Mongoose Mastery: Schema Design, Middleware, and Aggregations
Abhay Vachhani
Developer
Mongoose Best Practices
- Strict Schema matching
- Indexes on queried fields
- Lean() for read-only ops
- Pre/Post middleware for logic
MongoDB's flexibility is its greatest strength and its most dangerous pitfall. Without a clear strategy, your document store can quickly turn into a chaotic "data swamp." Mongoose provides the structure and lifecycle management needed to scale NoSQL applications. In this guide, we dive into advanced patterns for Mongoose Mastery.
1. Advanced Modeling: Discriminators for Polymorphism
Sometimes you need to store different "types" of documents in the same collection (e.g., a `notification` collection with `EmailNotification` and `SMSNotification` types). Instead of making everything optional, use **Discriminators**. They allow you to define a base schema and then "branch" it into specific sub-types with their own validation rules.
// Polymorphic Schema Example
const options = { discriminatorKey: 'kind' };
const eventSchema = new mongoose.Schema({ time: Date }, options);
const Event = mongoose.model('Event', eventSchema);
// This doc will have 'kind: "Clicked"' and an 'element' field
const Clicked = Event.discriminator('Clicked',
new mongoose.Schema({ element: String }, options)
);
2. Aggregation Deep Dive: Joins and Unwinding
When simple find() queries aren't enough, the **Aggregation Pipeline** is your secret weapon. It allows you to process documents through various "stages" on the database server.
- $lookup: Performs a "Left Outer Join" to another collection.
- $unwind: Deconstructs an array field from the input documents to output a document for each element.
- $facet: Allows you to execute multiple pipelines within a single stage on the same set of input documents.
// Complex Report Pipeline
const report = await Order.aggregate([
{ $match: { status: 'shipped' } },
{ $lookup: { from: 'users', localField: 'userId', foreignField: '_id', as: 'user' } },
{ $unwind: '$user' },
{ $group: { _id: '$user.region', totalRevenue: { $sum: '$amount' } } }
]);
3. Memory Management: Cursors vs. Streams
Processing 1,000,000 documents? If you use find(), your Node.js process will likely run out of memory (OOM). Professionals use **Cursors** or **Streams**.
- Cursors: Fetch documents one by one using `.cursor()`. You have total control over the iteration.
- Streams: Pipe data directly to a file or another service. Mongoose `find().cursor().pipe()` is the ultimate pattern for high-throughput data processing.
4. The Atomic Advantage: Updates and Middleware Patterns
In a concurrent environment, `doc.save()` can lead to **Race Conditions**. Two users update the same document, and one "clobbers" the other's changes.

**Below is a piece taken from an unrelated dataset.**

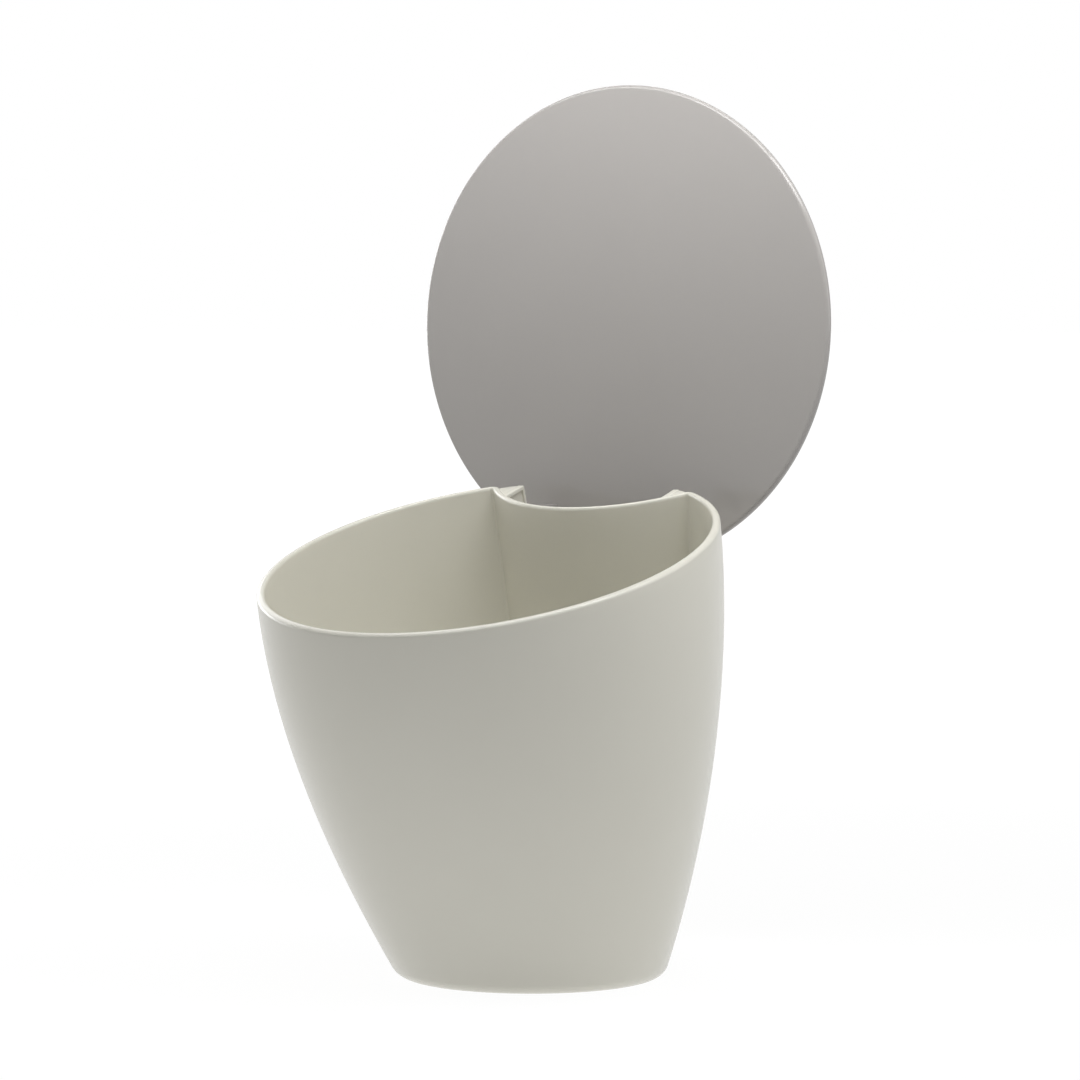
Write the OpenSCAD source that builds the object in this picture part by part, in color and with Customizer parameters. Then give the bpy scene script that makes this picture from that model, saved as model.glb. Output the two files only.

The Fix: Use atomic operators like $inc, $push, and $set directly in the query.
// Atomic update pattern
await User.findOneAndUpdate(
{ \_id: userId, balance: { $gte: cost } }, // Ensure check passes at DB level
{ $inc: { balance: -cost }, $push: { transactionHistory: { amount: cost } } },
{ new: true }
);
5. Audit Logging with Pre-Save Hooks
Need to track who changed what? Use a `pre('save')` hook to automatically log changes before they hit the database. This pattern ensures that your audit logs are always in sync with your data.
// Automatic Audit Logging
userSchema.pre('save', async function(next) {
if (this.isModified()) {
await AuditLog.create({
documentId: this.\_id,
changedFields: this.modifiedPaths(),
timestamp: new Date()
});
}
next();
});
Conclusion
Mongoose transforms MongoDB from a raw data store into a predictable, manageable application foundation. By mastering discriminators, complex aggregations, and stream-based processing, you ensure that your data layer remains robust and performant as your application evolves. NoSQL doesn't mean "No Structure"—it means "Smart Structure."
FAQs
When should I use Mongoose instead of the native MongoDB driver?
Use Mongoose when you need a structured schema, validation, and middleware (hooks) for your data. Use the native driver for high-performance, loosely-structured data where the overhead of an ODM is not desired.
What are "Virtuals" in Mongoose?
Virtuals are document properties that you can get and set but that do not get persisted to MongoDB. They are useful for computed properties like concatenating a first and last name into a 'fullName'.
How do I prevent NoSQL injection in Mongoose?
Mongoose schemas automatically cast input to the defined type, which mitigates many injection attacks. However, always validate user input using libraries like Zod before passing it to query methods.